Os economistas se basearam em informações de mais de 200 empresas, mais de 53 mil trabalhadores e mais de 1,5 mil promoções.
Esse conjunto de dados é ideal para identificar vendedores altamente eficazes e o que acontece com uma equipe depois que um vendedor em destaque é promovido à função de líder.
Eles confirmaram que os craques de vendas eram realmente mais propensos a serem promovidos. Mas não foi só isso.
“Descobrimos que aqueles que se tornaram gerentes após serem duas vezes melhores em vendas que os demais eram cerca de 6% piores que os chefes, ou seja, reduziram o desempenho de todos os seus subordinados em mais ou menos 6%”, revelou Shue.
Um resultado um tanto surpreendente.
“Você pensaria que ser bom em vendas implica que a pessoa é boa em relacionamentos interpessoais, mas muitos dos melhores artistas de vendas são lobos solitários e não têm muita experiência com colaboração ou trabalho em equipe.”
“Descobrimos que, em média, eles são gerentes particularmente negativos que têm um impacto adverso sobre seus subordinados.
“Eles foram promovidos ao seu nível de incompetência. E, ao fazer isso, as empresas não apenas perderam um funcionário com alto desempenho em vendas, mas também adquiriram um gerente ruim.”
E embora as pessoas hoje possam ser treinadas e se tornarem mais competentes como gerentes, o Princípio de Peter continua a prosperar amplamente no campo da inovação tecnológica.
No vale do silício
Nos últimos 30 anos, o consultor de negócios Nitin Borwankar acompanhou a ascensão do Vale do Silício para se tornar uma potência econômica e tecnológica do mundo, vendo repetidamente startups emergirem, inovarem, “perderem sua alma” e finalmente estagnarem.
“Já vi pessoas chegarem para inovar e depois, naturalmente, buscarem uma fonte de renda. Quando os diretores decidem qual é o seu modelo de negócio, todo o resto é colocado de lado e eles se concentram no que gera dinheiro.”
“Mas nas startups o que compensa é o risco e elas se tornam incompetentes em assumir riscos, deixando o caminho aberto para que outras startups possam inovar no mesmo espaço e deixá-las para trás. Isso acontece o tempo todo.”
É o equivalente moderno de uma ascensão ao nível de incompetência.
Inevitável?
Existe uma maneira de fugir da lógica do princípio de Peter e evitar escalar os picos da incompetência?

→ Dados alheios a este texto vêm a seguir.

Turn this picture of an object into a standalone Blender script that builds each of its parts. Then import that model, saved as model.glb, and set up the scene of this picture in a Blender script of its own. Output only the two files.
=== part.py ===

Não é fácil, mas existem algumas abordagens radicais.
“Há algumas evidências de que, se você nomear gerentes aleatoriamente, em média, eles tendem a ter um desempenho melhor”, diz Bob Sutton, professor da Universidade de Stanford e autor do livro Good Boss Bad Boss: How to Be the Best and Learn the Worst (Bom chefe, mau chefe: Como ser o melhor e aprender o pior).
“É uma solução divertida, e há algumas evidências que a comprovam.”
Outra opção vem do próprio livro de Peter: a “Incompetência Criativa”.
Em suma, se você encontrar um trabalho de que realmente goste e saiba fazer muito bem, dê ao seu chefe, ocasionalmente, algum motivo para pensar que você não é tão bom assim.
O princípio de Peter jogou luz sobre a burocracia, mas não a mudou: a incompetência continua abundante.
Mas, de acordo com Sutton, há motivos para otimismo.
“Para mim, há pequenos sinais de esperança na noção de que todo trabalho razoável é feito por pessoas que não atingiram seu nível de incompetência, porque algo que aprendi estudando administração por quase 40 anos é que muitas vezes as organizações fazem a coisa certa apesar — e não por causa — dos líderes que têm.”
“As pessoas são inteligentes; a maioria de nós sabe como lidar com hierarquias ruins, chefes incompetentes ou preguiçosos.”
Peter nos mostrou que ambição pode ser uma receita para a mediocridade, então, onde quer que você vá em seu trabalho, pergunte-se se é hora de parar de subir na carreira — talvez você já esteja onde deveria estar.
E se você já escalou onde não deveria estar, console-se em pensar que seu chefe provavelmente também é um impostor.